This is a scene that Anri might describe as sexist and silly, but ultimately harmless. As I

observe the imaginary sex in public, I can see Anri at the back of the room talking to

men not unlike the one abusing a material representation of a cute girl character not 15

feet away from her. She is laughing. Suddenly, another woman appears, costuming as

the very same character that is on the screen and the body pillow cover. The one that is

nude and covered in semen onscreen and in a disheveled state and being raped in the

form of a body pillow on the floor. Taking part in the performance, the woman calls the

man out. “Nani shiten no?” What the hell are you doing? The man jumps off the pillow

to his feet, steps back, sees the woman in character costume and drops to his knees.
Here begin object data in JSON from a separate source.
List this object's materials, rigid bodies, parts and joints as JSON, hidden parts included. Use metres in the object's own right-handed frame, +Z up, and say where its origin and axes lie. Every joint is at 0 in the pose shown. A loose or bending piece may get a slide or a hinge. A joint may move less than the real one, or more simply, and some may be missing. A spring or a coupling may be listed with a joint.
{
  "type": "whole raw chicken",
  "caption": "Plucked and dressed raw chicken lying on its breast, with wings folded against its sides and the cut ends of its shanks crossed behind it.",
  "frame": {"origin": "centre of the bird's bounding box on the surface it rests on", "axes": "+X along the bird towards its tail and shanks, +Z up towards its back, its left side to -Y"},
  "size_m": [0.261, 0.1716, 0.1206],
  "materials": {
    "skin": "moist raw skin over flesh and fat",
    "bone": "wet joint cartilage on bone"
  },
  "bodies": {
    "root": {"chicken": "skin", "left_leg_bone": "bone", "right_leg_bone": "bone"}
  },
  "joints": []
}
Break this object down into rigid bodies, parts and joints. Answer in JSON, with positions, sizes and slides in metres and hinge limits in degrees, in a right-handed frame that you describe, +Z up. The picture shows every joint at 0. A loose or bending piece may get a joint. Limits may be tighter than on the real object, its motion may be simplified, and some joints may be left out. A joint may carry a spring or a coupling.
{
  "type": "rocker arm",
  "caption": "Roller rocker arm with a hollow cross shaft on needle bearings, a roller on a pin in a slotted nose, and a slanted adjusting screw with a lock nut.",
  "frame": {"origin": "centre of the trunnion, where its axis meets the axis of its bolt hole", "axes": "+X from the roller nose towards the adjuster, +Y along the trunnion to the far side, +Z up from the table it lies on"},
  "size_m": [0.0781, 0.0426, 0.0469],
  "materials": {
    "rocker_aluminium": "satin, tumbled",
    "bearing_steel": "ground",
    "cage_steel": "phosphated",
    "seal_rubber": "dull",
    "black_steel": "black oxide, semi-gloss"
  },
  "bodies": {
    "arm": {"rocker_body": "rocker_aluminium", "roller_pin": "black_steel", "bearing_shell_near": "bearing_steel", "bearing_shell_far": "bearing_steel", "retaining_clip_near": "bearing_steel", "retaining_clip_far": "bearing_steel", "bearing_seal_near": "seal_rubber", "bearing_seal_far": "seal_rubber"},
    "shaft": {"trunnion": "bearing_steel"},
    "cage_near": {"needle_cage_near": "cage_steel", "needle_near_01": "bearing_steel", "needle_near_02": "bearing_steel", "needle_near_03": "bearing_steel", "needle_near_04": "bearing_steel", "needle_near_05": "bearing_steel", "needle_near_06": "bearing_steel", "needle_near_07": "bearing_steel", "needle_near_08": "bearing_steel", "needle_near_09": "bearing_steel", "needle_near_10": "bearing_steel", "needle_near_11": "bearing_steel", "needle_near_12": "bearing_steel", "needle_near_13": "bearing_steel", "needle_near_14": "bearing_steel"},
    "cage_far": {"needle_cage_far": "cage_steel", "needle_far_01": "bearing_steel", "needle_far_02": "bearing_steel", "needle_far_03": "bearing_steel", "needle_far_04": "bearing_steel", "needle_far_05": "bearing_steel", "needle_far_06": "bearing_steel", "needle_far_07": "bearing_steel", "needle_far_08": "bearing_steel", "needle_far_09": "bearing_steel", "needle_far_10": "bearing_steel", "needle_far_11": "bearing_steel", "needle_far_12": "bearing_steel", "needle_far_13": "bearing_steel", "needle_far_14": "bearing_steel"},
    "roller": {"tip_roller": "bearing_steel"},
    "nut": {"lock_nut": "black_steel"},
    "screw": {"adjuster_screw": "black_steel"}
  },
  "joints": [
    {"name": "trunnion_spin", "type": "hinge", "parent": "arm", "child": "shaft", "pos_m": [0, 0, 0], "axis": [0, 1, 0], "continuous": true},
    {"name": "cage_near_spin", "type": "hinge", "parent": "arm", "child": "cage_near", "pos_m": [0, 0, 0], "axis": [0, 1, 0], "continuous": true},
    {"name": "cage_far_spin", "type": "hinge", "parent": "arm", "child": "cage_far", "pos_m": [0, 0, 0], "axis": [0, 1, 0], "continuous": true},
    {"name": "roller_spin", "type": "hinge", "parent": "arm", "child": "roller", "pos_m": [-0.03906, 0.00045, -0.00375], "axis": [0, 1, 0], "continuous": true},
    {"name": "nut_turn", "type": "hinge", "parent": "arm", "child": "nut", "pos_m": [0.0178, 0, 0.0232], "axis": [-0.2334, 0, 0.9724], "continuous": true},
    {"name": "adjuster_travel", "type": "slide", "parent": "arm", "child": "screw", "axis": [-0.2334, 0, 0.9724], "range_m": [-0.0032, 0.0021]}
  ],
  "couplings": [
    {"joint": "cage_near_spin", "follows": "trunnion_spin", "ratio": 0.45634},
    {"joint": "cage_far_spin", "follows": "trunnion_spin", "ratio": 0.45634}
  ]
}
Almost as if facing his conscience in the form of the character, who is now asking him

what he is doing to her in this place in front of all these people, the man grovels and

apologizes. He prostrates himself in front of the woman in character costume and the

assembled men around them. He kowtows, she chides and everyone laughs. The music

and images change and the scene breaks up. The woman in the character costume goes

to talk to Anri, the man returns the pillow to the pile and the event continues.

This was not the first or last time that fictional and real bodies came together in

interactions with body pillows at Hajikon. On July 20, 2014, a Sunday afternoon Hajikon

is host to some of the most striking interactions with body pillow that I have ever seen.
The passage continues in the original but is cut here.